The Akash Network has made significant strides towards providing a decentralized cloud infrastructure based on Kubernetes. The approach they follow involves running applications on various community-provided resources as Kubernetes pods. However, there are limitations, particularly with large workloads such as validator nodes that require high amounts of resources. The deployment of such workloads is constrained by the availability of suitable physical nodes within the network. If no single provider can offer the required resources, the deployment of these large workloads becomes impossible. While Akash Network offers promising possibilities for decentralized cloud computing, the current limitations in supporting large workloads are significant. Addressing these challenges through specialized provider recruitment, technological optimization, and hybrid cloud strategies could help overcome these hurdles and enhance competitiveness.

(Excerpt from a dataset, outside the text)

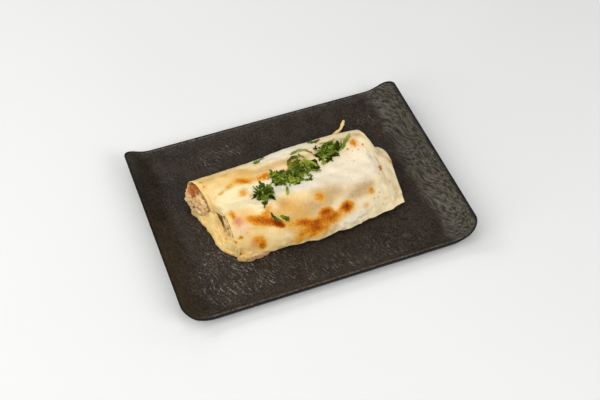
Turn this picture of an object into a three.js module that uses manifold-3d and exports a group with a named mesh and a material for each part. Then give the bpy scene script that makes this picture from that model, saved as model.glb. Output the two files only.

It is important to emphasize that DePINs already solved significant problems and offer numerous benefits, especially regarding the decentralization of services and the use of community resources. They help create a more robust and resilient infrastructure and promote participation and collaboration within the community. However, achieving full decentralization of the physical infrastructure remains a challenge that needs to be addressed to realize the full potential of Web3. Overall, DePINs are a crucial part of the evolution of Web3, but the reliance on centralized hosting is a key issue that must be tackled to achieve a fully decentralized physical infrastructure. DePINs hold significant promise for transforming the management and utilization of physical infrastructure. By enhancing security, reducing costs, and fostering innovation, DePINs can bring substantial benefits across various industries. However, addressing the technical and regulatory challenges is essential for the sustainable development and adoption of DePINs. Ongoing research and development, coupled with regulatory aspects, will be the key to unlocking the full potential of DePINs.